(Aim): Copy out the data below verbatim.

(Data excerpt):
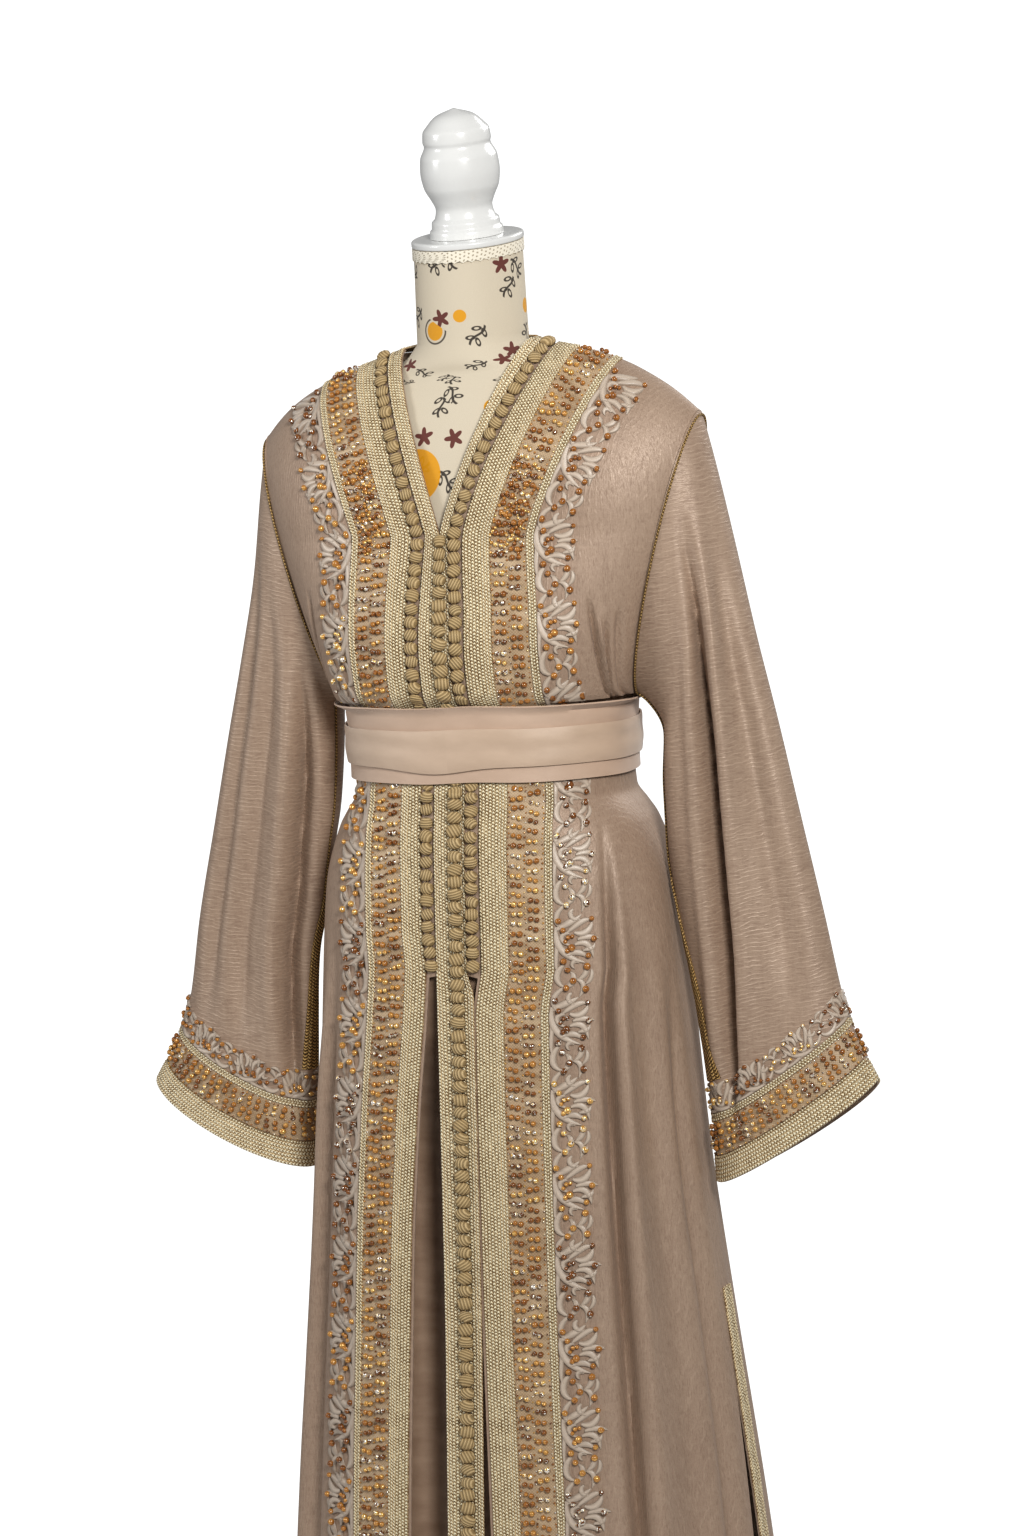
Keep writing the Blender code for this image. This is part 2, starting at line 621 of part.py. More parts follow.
def wall_mesh(outer, inner, closed=False):
    """A wall between two grids; closed joins the last column to the first."""
    rows, columns = outer.shape[:2]
    count = rows * columns
    faces = grid_faces(rows, columns, closed, 0)
    faces += [face[::-1] for face in grid_faces(rows, columns, closed, count)]
    for row, way in ((0, 1), (rows - 1, -1)):
        for column in range(columns if closed else columns - 1):
            a, b = row * columns + column, row * columns + (column + 1) % columns
            faces.append([b, a, count + a, count + b][::way])
    if not closed:
        for column, way in ((0, -1), (columns - 1, 1)):
            for row in range(rows - 1):
                a, b = row * columns + column, (row + 1) * columns + column
                faces.append([b, a, count + a, count + b][::way])
    points = np.concatenate([outer.reshape(-1, 3), inner.reshape(-1, 3)])
    return points, faces


def signed_volume(points, faces):
    total = 0.0
    for face in faces:
        for k in range(1, len(face) - 1):
            a, b, c = points[face[0]], points[face[k]], points[face[k + 1]]
            total += float(np.dot(a, np.cross(b, c)))
    return total


def material(name, look):
    made = bpy.data.materials.new(name)
    made.use_nodes = True
    shader = made.node_tree.nodes["Principled BSDF"]
    shader.inputs["Base Color"].default_value = (look.red, look.green, look.blue, 1)
    shader.inputs["Roughness"].default_value = look.rough
    shader.inputs["Metallic"].default_value = look.metal
    made.diffuse_color = (look.red, look.green, look.blue, 1)
    return made


def add_object(name, mesh, look):
    mesh.materials.append(material(name, look))
    made = bpy.data.objects.new(name, mesh)
    garment.objects.link(made)
    mesh.shade_smooth()
    mesh.set_sharp_from_angle(angle=SHARP_ANGLE)
    return made


def add_mesh(name, points, faces, look):
    """An object from points in millimetres, its faces turned outwards."""
    if signed_volume(points, faces) < 0:
        faces = [face[::-1] for face in faces]
    mesh = bpy.data.meshes.new(name)
    mesh.from_pydata((points * MM).tolist(), [], faces)
    mesh.validate()
    return add_object(name, mesh, look)


def add_wall(name, points, normals, thick, look, lift=0.0, closed=False):
    """Cloth or trim whose inner side is lifted this far off the grid's points."""
    lift = np.asarray(lift, float)
    thick = np.asarray(thick, float)
    if lift.ndim == 1:
        lift = lift[:, None, None]
    if thick.ndim == 1:
        thick = thick[:, None, None]
    inner = points + normals * lift
    points, faces = wall_mesh(inner + normals * thick, inner, closed)
    return add_mesh(name, points, faces, look)


def add_turned(name, profile, look, steps=16):
    """A turned piece from its profile, top to bottom, by a Screw modifier."""
    mesh = bpy.data.meshes.new(name)
    points = [(turn.radius * MM, 0, turn.up * MM) for turn in profile]
    mesh.from_pydata(points, [(k, k + 1) for k in range(len(points) - 1)], [])
    made = add_object(name, mesh, look)
    screw = made.modifiers.new("Turn", "SCREW")
    screw.steps = screw.render_steps = steps
    screw.use_merge_vertices = True
    screw.merge_threshold = 0.0001
    return made


def belt_share(z):
    """How much of a trim's height is left at this height: little under the belt."""
    z = np.asarray(z, float)
    under = ease(BELT_LOW - 22, BELT_LOW - 6, z) * (1 - ease(BELT_HIGH + 5, BELT_HIGH + 20, z))
    return 1 - (1 - UNDER_BELT) * under


# ---- the garment's pieces --------------------------------------------------------------------
def add_trim(name, panel, rows, first, last, high, look):
    points, normals = panel.strip(rows, first, last)
    heights = high * belt_share(points[:, 0, 2])
    add_wall(name, points, normals, heights, look, lift=SEAM)


def knotted(left, right, normals, lift, first_knot):
    """Rows of a strip that swells into a knot at every pitch: two feet and a crown per row."""
    inwards = unit(right - left) * KNOT_INSET
    left, right = left + inwards, right - inwards
    middle = (left + right) / 2
    steps = np.linalg.norm(np.diff(middle, axis=0), axis=1)
    run = np.concatenate([[0], np.cumsum(steps)])
    knots = int((run[-1] - first_knot) // BUTTON_PITCH)
    stations = np.linspace(0, knots * BUTTON_PITCH, 2 * knots + 1) + first_knot
    crown = np.array([BUTTON_DIP, BUTTON_HIGH])[np.arange(len(stations)) % 2]
    feet = []
    for side in (left, right):
        line = side + normals * lift[:, None]
        feet.append(np.stack([np.interp(stations, run, line[:, axis]) for axis in range(3)], 1))
    ways = unit(np.stack([np.interp(stations, run, normals[:, axis]) for axis in range(3)], 1))
    centre = (feet[0] + feet[1]) / 2
    tops = centre + ways * (crown * belt_share(centre[:, 2]))[:, None]
    return np.stack([feet[0], tops, feet[1]], axis=1)


def add_knots(name, grid):
    """A three-sided bar through rows of foot, crown, foot."""
    rows = len(grid)
    faces = grid_faces(rows, 3, True, 0)
    faces += [[2, 1, 0], [3 * rows - 3, 3 * rows - 2, 3 * rows - 1]]
    add_mesh(name, grid.reshape(-1, 3), faces, KNOTS)


def add_front(wearer_side, panel):
    chest = len(BODY_ROWS)
    slit = SKIRT_ROWS.index(SLIT_TOP)
    everything = slice(0, None)
    add_wall(f"front_{wearer_side}", panel.points, panel.normals, CLOTH, SATIN, lift=-CLOTH)
    trims = (
        ("wide_braid", AAKAD_COL, BRAID_COL, BRAID_HIGH, BRAID),
        ("bead_band", BRAID_COL, BAND_COL, BEAD_BAND_HIGH, BEADING),
        ("narrow_braid", BAND_COL, NARROW_COL, NARROW_HIGH, BRAID),
        ("scroll_border", NARROW_COL, SCROLL_COL, SCROLL_HIGH, CORDING),
    )
    for kind, first, last, high, look in trims:
        add_trim(f"{kind}_{wearer_side}", panel, everything, first, last, high, look)
    add_trim(f"neck_braid_{wearer_side}", panel, slice(chest, None), EDGE_COL, STRIP_COL,
             BRAID_HIGH, BRAID)
    points, normals = panel.strip(slice(slit, None), STRIP_COL, AAKAD_COL)
    lift = np.full(len(points), KNOT_LIFT)
    add_knots(f"aakad_{wearer_side}", knotted(points[:, 0], points[:, 1], normals[:, 0], lift, 1.0))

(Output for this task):
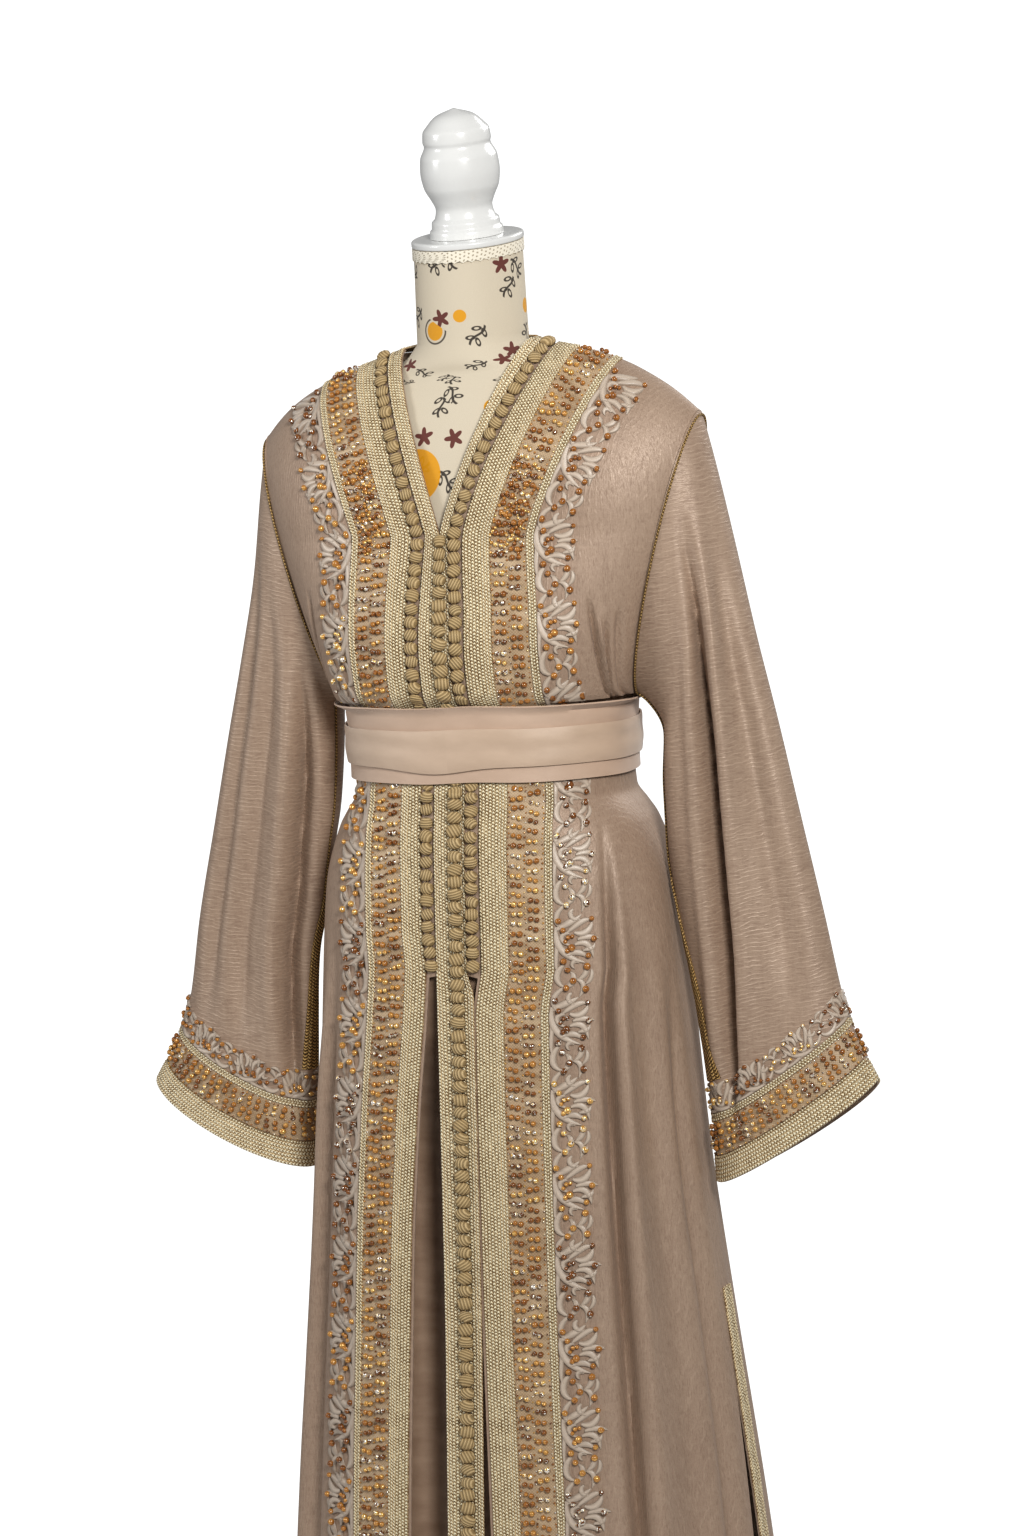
Keep writing the Blender code for this image. This is part 2, starting at line 621 of part.py. More parts follow.
def wall_mesh(outer, inner, closed=False):
    """A wall between two grids; closed joins the last column to the first."""
    rows, columns = outer.shape[:2]
    count = rows * columns
    faces = grid_faces(rows, columns, closed, 0)
    faces += [face[::-1] for face in grid_faces(rows, columns, closed, count)]
    for row, way in ((0, 1), (rows - 1, -1)):
        for column in range(columns if closed else columns - 1):
            a, b = row * columns + column, row * columns + (column + 1) % columns
            faces.append([b, a, count + a, count + b][::way])
    if not closed:
        for column, way in ((0, -1), (columns - 1, 1)):
            for row in range(rows - 1):
                a, b = row * columns + column, (row + 1) * columns + column
                faces.append([b, a, count + a, count + b][::way])
    points = np.concatenate([outer.reshape(-1, 3), inner.reshape(-1, 3)])
    return points, faces


def signed_volume(points, faces):
    total = 0.0
    for face in faces:
        for k in range(1, len(face) - 1):
            a, b, c = points[face[0]], points[face[k]], points[face[k + 1]]
            total += float(np.dot(a, np.cross(b, c)))
    return total


def material(name, look):
    made = bpy.data.materials.new(name)
    made.use_nodes = True
    shader = made.node_tree.nodes["Principled BSDF"]
    shader.inputs["Base Color"].default_value = (look.red, look.green, look.blue, 1)
    shader.inputs["Roughness"].default_value = look.rough
    shader.inputs["Metallic"].default_value = look.metal
    made.diffuse_color = (look.red, look.green, look.blue, 1)
    return made


def add_object(name, mesh, look):
    mesh.materials.append(material(name, look))
    made = bpy.data.objects.new(name, mesh)
    garment.objects.link(made)
    mesh.shade_smooth()
    mesh.set_sharp_from_angle(angle=SHARP_ANGLE)
    return made


def add_mesh(name, points, faces, look):
    """An object from points in millimetres, its faces turned outwards."""
    if signed_volume(points, faces) < 0:
        faces = [face[::-1] for face in faces]
    mesh = bpy.data.meshes.new(name)
    mesh.from_pydata((points * MM).tolist(), [], faces)
    mesh.validate()
    return add_object(name, mesh, look)


def add_wall(name, points, normals, thick, look, lift=0.0, closed=False):
    """Cloth or trim whose inner side is lifted this far off the grid's points."""
    lift = np.asarray(lift, float)
    thick = np.asarray(thick, float)
    if lift.ndim == 1:
        lift = lift[:, None, None]
    if thick.ndim == 1:
        thick = thick[:, None, None]
    inner = points + normals * lift
    points, faces = wall_mesh(inner + normals * thick, inner, closed)
    return add_mesh(name, points, faces, look)


def add_turned(name, profile, look, steps=16):
    """A turned piece from its profile, top to bottom, by a Screw modifier."""
    mesh = bpy.data.meshes.new(name)
    points = [(turn.radius * MM, 0, turn.up * MM) for turn in profile]
    mesh.from_pydata(points, [(k, k + 1) for k in range(len(points) - 1)], [])
    made = add_object(name, mesh, look)
    screw = made.modifiers.new("Turn", "SCREW")
    screw.steps = screw.render_steps = steps
    screw.use_merge_vertices = True
    screw.merge_threshold = 0.0001
    return made


def belt_share(z):
    """How much of a trim's height is left at this height: little under the belt."""
    z = np.asarray(z, float)
    under = ease(BELT_LOW - 22, BELT_LOW - 6, z) * (1 - ease(BELT_HIGH + 5, BELT_HIGH + 20, z))
    return 1 - (1 - UNDER_BELT) * under


# ---- the garment's pieces --------------------------------------------------------------------
def add_trim(name, panel, rows, first, last, high, look):
    points, normals = panel.strip(rows, first, last)
    heights = high * belt_share(points[:, 0, 2])
    add_wall(name, points, normals, heights, look, lift=SEAM)


def knotted(left, right, normals, lift, first_knot):
    """Rows of a strip that swells into a knot at every pitch: two feet and a crown per row."""
    inwards = unit(right - left) * KNOT_INSET
    left, right = left + inwards, right - inwards
    middle = (left + right) / 2
    steps = np.linalg.norm(np.diff(middle, axis=0), axis=1)
    run = np.concatenate([[0], np.cumsum(steps)])
    knots = int((run[-1] - first_knot) // BUTTON_PITCH)
    stations = np.linspace(0, knots * BUTTON_PITCH, 2 * knots + 1) + first_knot
    crown = np.array([BUTTON_DIP, BUTTON_HIGH])[np.arange(len(stations)) % 2]
    feet = []
    for side in (left, right):
        line = side + normals * lift[:, None]
        feet.append(np.stack([np.interp(stations, run, line[:, axis]) for axis in range(3)], 1))
    ways = unit(np.stack([np.interp(stations, run, normals[:, axis]) for axis in range(3)], 1))
    centre = (feet[0] + feet[1]) / 2
    tops = centre + ways * (crown * belt_share(centre[:, 2]))[:, None]
    return np.stack([feet[0], tops, feet[1]], axis=1)


def add_knots(name, grid):
    """A three-sided bar through rows of foot, crown, foot."""
    rows = len(grid)
    faces = grid_faces(rows, 3, True, 0)
    faces += [[2, 1, 0], [3 * rows - 3, 3 * rows - 2, 3 * rows - 1]]
    add_mesh(name, grid.reshape(-1, 3), faces, KNOTS)


def add_front(wearer_side, panel):
    chest = len(BODY_ROWS)
    slit = SKIRT_ROWS.index(SLIT_TOP)
    everything = slice(0, None)
    add_wall(f"front_{wearer_side}", panel.points, panel.normals, CLOTH, SATIN, lift=-CLOTH)
    trims = (
        ("wide_braid", AAKAD_COL, BRAID_COL, BRAID_HIGH, BRAID),
        ("bead_band", BRAID_COL, BAND_COL, BEAD_BAND_HIGH, BEADING),
        ("narrow_braid", BAND_COL, NARROW_COL, NARROW_HIGH, BRAID),
        ("scroll_border", NARROW_COL, SCROLL_COL, SCROLL_HIGH, CORDING),
    )
    for kind, first, last, high, look in trims:
        add_trim(f"{kind}_{wearer_side}", panel, everything, first, last, high, look)
    add_trim(f"neck_braid_{wearer_side}", panel, slice(chest, None), EDGE_COL, STRIP_COL,
             BRAID_HIGH, BRAID)
    points, normals = panel.strip(slice(slit, None), STRIP_COL, AAKAD_COL)
    lift = np.full(len(points), KNOT_LIFT)
    add_knots(f"aakad_{wearer_side}", knotted(points[:, 0], points[:, 1], normals[:, 0], lift, 1.0))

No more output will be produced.